“L'acqua è uno dei beni primari per i cittadini, un bene che viene pagato poco, troppo poco, dalle aziende
private che attingono alle sorgenti dei territori umbri per l'imbottigliamento senza garantire ricadute significative per le comunità locali e per le finanze regionali. Per questo occorre una modifica della
legge di ricerca, coltivazione e utilizzazione delle acque minerali volta ad aumentare sensibilmente il prezzo del canone per la concessione di coltivazione. Oltre a questo è necessario che i proventi dei canoni per l'imbottigliamento vengano investiti in opere di manutenzione della rete idrica, in informazione sulle qualità dell’acqua pubblica, nel miglioramento delle risorse idriche, anche con ricadute nei territori
interessati da insediamenti industriali di imbottigliamento”.
Con queste parole Oliviero Dottorini, capogruppo dell’Italia dei Valori in Consiglio regionale, interviene in merito alla gestione pubblica di un
bene primario come l’acqua e annuncia una proposta di modifica alla legge finanziaria che innalzerà i canoni di concessione per l'imbottigliamento delle acque minerali, oggi fermi ad un euro ogni metro cubo, cioè circa 2 lire al litro: "Il tutto - spiega Dottorini - dovrà essere calcolato sul volume complessivo di acqua prelevata al lordo delle quantità impiegate per le attività di lavaggio, risciacquo e sanificazione".
“I canoni - spiega Dottorini - sono fermi ormai a tre anni fa, quando riuscimmo a farli aumentare da una a due lire al litro. E’ giunto il momento di riaprire quel capitolo, intervenendo in modo più efficace per
tutelare i beni pubblici della nostra regione. E’ bene ricordare che in Umbria sono attive 17 concessioni di acque minerali ai fini dell’imbottigliamento e con un prelievo complessivo annuo di circa 12.300 milioni di litri, con un consumo procapite di 192 litri annui.

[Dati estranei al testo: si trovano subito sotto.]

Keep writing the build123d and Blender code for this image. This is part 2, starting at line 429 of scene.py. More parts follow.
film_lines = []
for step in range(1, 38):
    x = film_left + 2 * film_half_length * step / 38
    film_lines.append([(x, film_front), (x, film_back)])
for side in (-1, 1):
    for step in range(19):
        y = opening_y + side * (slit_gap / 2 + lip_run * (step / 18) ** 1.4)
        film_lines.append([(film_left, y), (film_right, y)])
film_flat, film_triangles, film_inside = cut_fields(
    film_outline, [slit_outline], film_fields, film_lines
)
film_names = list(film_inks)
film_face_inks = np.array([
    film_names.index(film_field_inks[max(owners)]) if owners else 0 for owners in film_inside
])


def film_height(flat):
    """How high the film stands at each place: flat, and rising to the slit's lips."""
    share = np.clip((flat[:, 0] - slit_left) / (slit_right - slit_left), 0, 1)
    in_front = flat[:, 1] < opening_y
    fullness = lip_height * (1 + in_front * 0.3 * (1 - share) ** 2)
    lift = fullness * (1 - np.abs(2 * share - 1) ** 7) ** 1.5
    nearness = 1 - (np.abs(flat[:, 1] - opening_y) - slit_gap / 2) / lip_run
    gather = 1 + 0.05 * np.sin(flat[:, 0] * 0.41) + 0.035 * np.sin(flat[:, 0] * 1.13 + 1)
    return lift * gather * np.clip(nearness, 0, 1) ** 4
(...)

Stiamo parlando di un business senza uguali, perché di fatto la materia prima acqua, sempre più preziosa
e strategica, non costa nulla alle aziende in termini di concessione pubblica, e questo fa crescere l'imbottigliamento con una rapidità incredibile. Le famiglie pagano l’acqua che sgorga dai rubinetti domestici come potabile e nella maggior parte dei casi è buona, garantita e costa alle singole famiglie l'equivalente di due lire del vecchio conio. Al
contrario l’acqua in bottiglia, prelevata dalle grandi aziende a canoni irrisori, una volta imbottigliata e portata sugli scaffali dei supermercati viene venduta a prezzi non inferiori alle 400-600 vecchie lire al litro con ricarichi sproporzionati. Le aziende in questo modo
sfruttano i territori e i beni pubblici senza ricadute per le comunità locali e senza ritorni occupazionali significativi, investendo per lo più in pubblicità e trasporti, scaricando tra l'altro sulla collettività il
grave problema dello smaltimento dei contenitori in Pet. Per questo sarà importante che i maggiori introiti che deriveranno alla Regione dai nuovi canoni - ha precisato Dottorini - servano a finanziare una informazione
corretta per invitare a bere l'acqua dei nostri rubinetti e per garantire a tutti i cittadini la conoscenza delle qualità organolettiche dell’acqua
che sgorga dai rubinetti.
Attualmente invece risulta per i cittadini difficile e macchinoso, se non impossibile, conoscere la qualità dell’acqua della rete pubblica. Per questo chiediamo che la Regione, insieme ad Arpa, Asl, Ati e aziende di gestione, metta in rete le analisi periodiche dell’acqua
potabile suddivise quartiere per quartiere e accessibili a tutti, così come accessibili a tutti deve essere un rapporto dedicato allo stato di salute della risorsa idrica umbra e la possibilità per il singolo
cittadino di richiedere analisi complete dell’acqua del proprio rubinetto, senza aggravi di costi, così come avviene nei maggiori paesi europei.
La mancanza di trasparenza, infatti, unita alla scarsa pubblicità che viene fatta dell’acqua e a un’accondiscendenza eccessiva nei confronti delle
attività estrattive della regione, induce solo a sospetti e non incentiva certo l’uso dell’acqua pubblica”.